During the Stalinist period, members of many nationalities were forcibly resettled in Kazakhstan, such as Chechens, Ingush, Persians, Poles, Uyghurs, Kurds, Koreans, etc. There are currently approximately 147 nationalities and ethnic groups living in Kazakhstan, and the ethnic composition of the population is as follows ( data as of 1/1/2021):

  • Kazakhs – 13,029 thousand (69%)
  • Russians – 3,478 thousand (18.4%) Uzbeks – 620 thousand (3.3%)
  • Uighurs – 278 thousand (1.48%)
  • Ukrainians – 256 thousand (1.36%)
  • Tatars – 199.4 thousand (1.06%)
  • Germans – 17thousand (0.92%)
  • Turks, Koreans, Azerbaijanis, Belarusians, Poles, Bashkirs, etc.

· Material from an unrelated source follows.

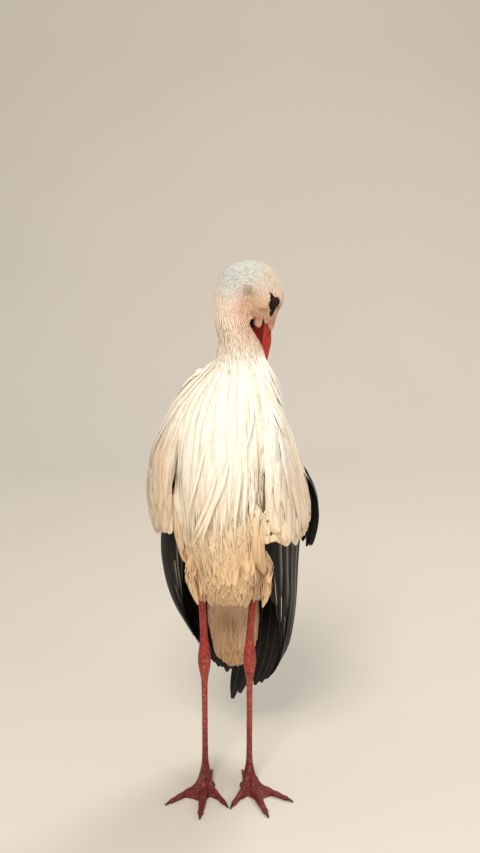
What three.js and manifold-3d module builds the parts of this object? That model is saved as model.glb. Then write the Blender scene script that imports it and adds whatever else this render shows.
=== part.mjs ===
// White stork (Ciconia ciconia), life size, standing upright and preening: the neck arches over
// to the bird's left and the bill hangs down behind it, to the feathers of the left shoulder.
// Millimetres, +Z up. The bird faces -Y, its left side is +X, and it stands on z = 0.
import * as THREE from "three";
import { mergeVertices } from "three/addons/utils/BufferGeometryUtils.js";
import Module from "manifold-3d";

const wasm = await Module();
wasm.setup();

// ---------------------------------------------------------------- driving dimensions
const GAP = 0.4; // clear distance between neighbouring solids
const SMOOTH = 0.25; // how far a cut surface may move when its slivers are taken out

// Trunk under its plumes. x is the middle, half the half width, front and back each face's y.
const TRUNK = [
  { z: 672, x: 8, half: 34, front: -52, back: 12 },
  { z: 650, x: 4, half: 48, front: -69, back: 36 },
  { z: 620, x: -4, half: 65, front: -86, back: 58 },
  { z: 580, x: -9, half: 74, front: -99, back: 78 },
  { z: 520, x: -10, half: 77, front: -107, back: 97 },
  { z: 460, x: -12, half: 71, front: -102, back: 107 },
  { z: 410, x: -15, half: 62, front: -90, back: 110 },
  { z: 370, x: -12, half: 57, front: -68, back: 110 },
  { z: 340, x: -9, half: 50, front: -40, back: 107 },
  { z: 318, x: -8, half: 40, front: -8, back: 102 },
];
// The long plumes of the lower neck and breast: how far they stand off the trunk, how far round
// it they reach at each height in degrees from the front, and the height of their tips from the
// right side (0) round the breast to the left side (1).
const PLUMES = { top: 662, clear: 4.7, edge: 0.6, deep: 4.5 };
const PLUME_SIDES = {
  right: [[414, -44], [460, -46], [500, -54], [545, -59], [590, -53], [662, -62]],
  left: [[480, 31], [570, 34], [612, 44], [662, 60]],
};
const PLUME_TIPS = [
  [0, 560],
  [0.13, 440],
  [0.24, 414],
  [0.4, 466],
  [0.55, 438],
  [0.7, 500],
  [0.85, 556],
  [1, 606],
];

// Tail with its coverts, down its middle line.
const TAIL = [
  { at: [-4, 58, 330], half: 36, above: 40, below: 34 },
  { at: [-3, 66, 290], half: 41, above: 34, below: 30 },
  { at: [-2, 80, 245], half: 42, above: 25, below: 22 },
  { at: [0, 93, 205], half: 38, above: 16, below: 14 },
  { at: [1, 104, 178], half: 30, above: 9, below: 8 },
  { at: [2, 111, 160], half: 17, above: 4, below: 3 },
];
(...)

In addition to the ethnic structuring of society, clan structuring and the division into tribal unions, the so-called Older, Middle and Younger žuzas, play an equally important role. These represent specific forms of socio-political organization of the Kazakh nation.

Religious composition:

  • Kazakhs – Sunni branch of Islam (71.3%),
  • residents of European origin – Christianity of various orientations – mainly Orthodox, Catholics, Protestants (23.7%),
  • atheists (4.2%),
  • popular belief (0.4%),
  • Buddhists (0.2%), other (0.2%).

Kazakhstan promotes a policy of religious, ethnic and national tolerance. In the capital of Nur-Sultan, leaders of all world and traditionalist religions meet every three years. The capital also hosts a convention of the Assembly of Nations of Kazakhstan every year.